I have seen thousands of stories unfold during my playtime. I’ve watched humanity bloom into a galaxy-spanning civilisation. I’ve watched megacorporations be seized by fanatic communists. I’ve seen weapons created that span the circumference of quasars and watched them wipe away entire solar clusters. I’ve unlocked the secrets of the universe again and again, scoured the galaxy for relics and found stories spanning universes in scale, stories that go beyond the beginning and the end of what we would conventionally call a universe. I held the line against an extra-galactic threat while the galaxy crumbled around me, a threat that had followed the Prethoryn Scourge to our local cluster and fed on our galaxy as a cow would a field. My empires proved and disproved the false vacuum theory again and again, and when that empire eventually fell; futurespawns travelled back in time to warn the past against the coming storm. A revolt against fate itself had formed, and after swiftly taking over the galaxy through diplomacy it found itself fronting that storm yet again. This time it was ready.
– Real player with 1967.2 hrs in game
This review is difficult to leave as I have lots of great memories with this game. Its unique approach to RTS Space Strategy is incomparable to anything else on steam at this time. Which is a real shame because Paradox Interactive continues to fail with DLC updates and constant redesigns.

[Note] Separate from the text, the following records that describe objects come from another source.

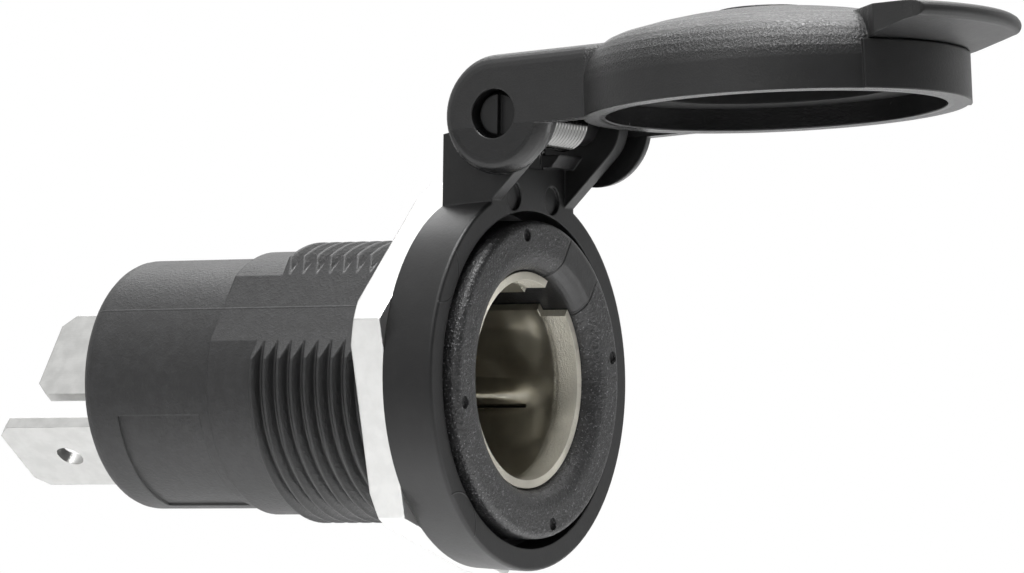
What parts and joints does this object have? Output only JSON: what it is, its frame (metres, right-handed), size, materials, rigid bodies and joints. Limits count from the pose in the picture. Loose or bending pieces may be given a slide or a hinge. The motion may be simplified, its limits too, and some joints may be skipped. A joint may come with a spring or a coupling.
{
  "type": "panel power socket with hinged lid",
  "caption": "Threaded panel socket for a 12 mm plug, with a sprung hinged lid, a clamping nut and blade terminals at the back.",
  "frame": {"origin": "on the socket's axis, in the plane of the hinge ring's back face, which seats on the panel", "axes": "-Y along the axis out of the socket's mouth, +Z towards the hinge, +X to the right seen from the front"},
  "size_m": [0.0246, 0.0692, 0.0351],
  "materials": {
    "glass_filled_nylon": "matte, finely grained",
    "grained_plastic": "matte, spark-eroded grain",
    "black_plastic": "satin",
    "black_rubber": "matte",
    "nickel_plate": "nickel plated, drawn sheet",
    "tinned_brass": "tin plated",
    "plain_brass": "turned",
    "zinc_plate": "bright zinc plated",
    "spring_steel": "bright drawn wire"
  },
  "bodies": {
    "socket": {"housing": "glass_filled_nylon", "contact_sleeve": "nickel_plate", "sleeve_terminal": "tinned_brass", "sleeve_rivet": "plain_brass", "centre_terminal": "tinned_brass", "centre_contact": "plain_brass", "hinge_ring": "black_plastic", "hinge_pin": "black_plastic", "torsion_spring": "spring_steel"},
    "lid": {"lid": "grained_plastic", "lid_seal": "black_rubber"},
    "nut": {"hex_nut": "zinc_plate"}
  },
  "joints": [
    {"name": "lid_hinge", "type": "hinge", "parent": "socket", "child": "lid", "pos_m": [0, -0.00477, 0.0162], "axis": [1, 0, 0], "range_deg": [0, 93.5], "stiffness_Nm_per_rad": 0.002, "springref_deg": -68.75, "deforming": ["torsion_spring"]},
    {"name": "nut_travel", "type": "slide", "parent": "socket", "child": "nut", "axis": [0, 1, 0], "range_m": [0, 0.009]}
  ]
}
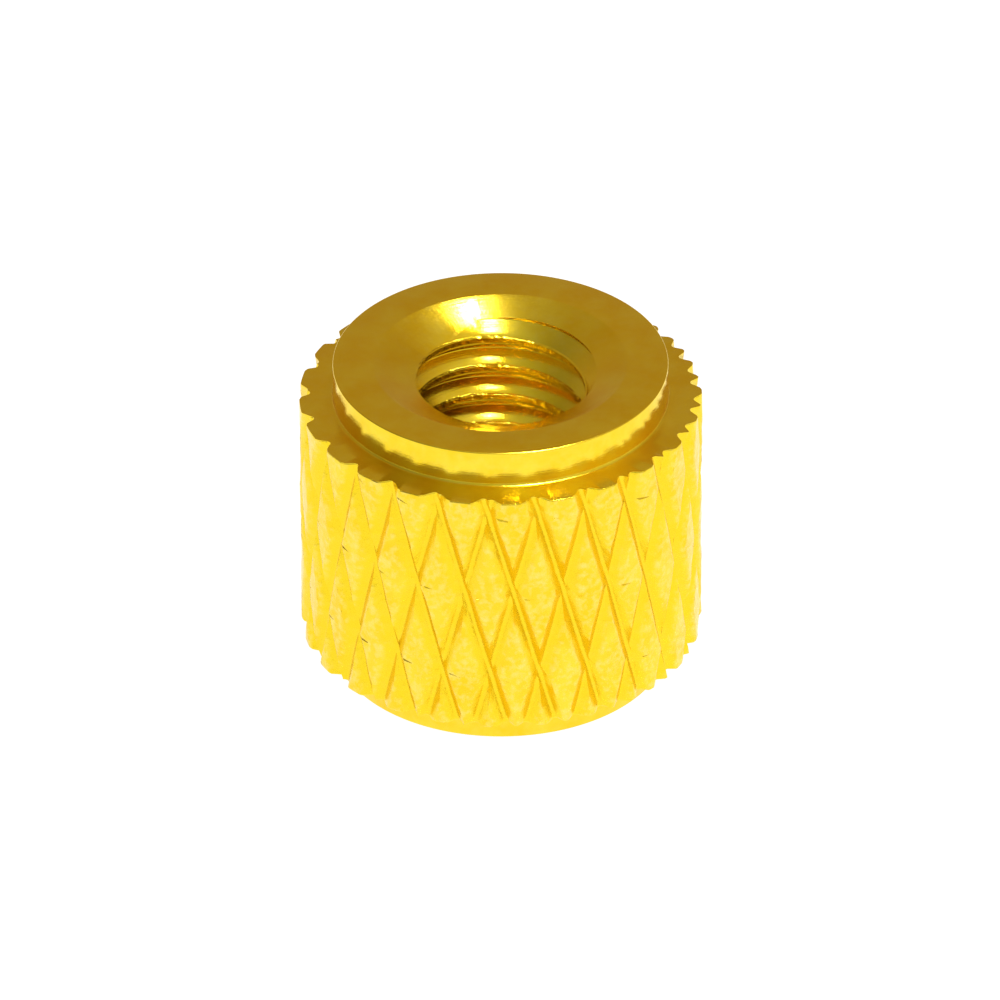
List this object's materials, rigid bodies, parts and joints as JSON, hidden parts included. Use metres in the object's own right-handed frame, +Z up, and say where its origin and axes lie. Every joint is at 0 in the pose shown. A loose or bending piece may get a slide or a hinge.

The game has been practically remade at least twice. Entire game feels more like a beta with constant major changes to core gameplay, to fix things that should have been fixed before release. Which ironically, PDX Interactive fails at almost every, single time. Every update that “fixes” bugs only temporarily patches them or just changes them to be slightly more bearable. For instance, every claim of late game lag being fixed might as well be ignored. You can choose a tiny galaxy, and you’ll still have lag in the late game. Pop changes or whatever other crap they’ve put it in hasn’t fixed much of anything. But what it has done is break mods, introduce new & more upsetting bugs, and piss off the community. They also released some stupid launcher so they could shove ads in my face when I launch the game, but in doing so also broke mods by introducing frustrating & upsetting mod order issues. Literally never was an issue before the launcher, now I have to shuffle mods around to hopefully not crash when loading saves. Which you might as well just delete your old saves if the devs release an update, because its going to break.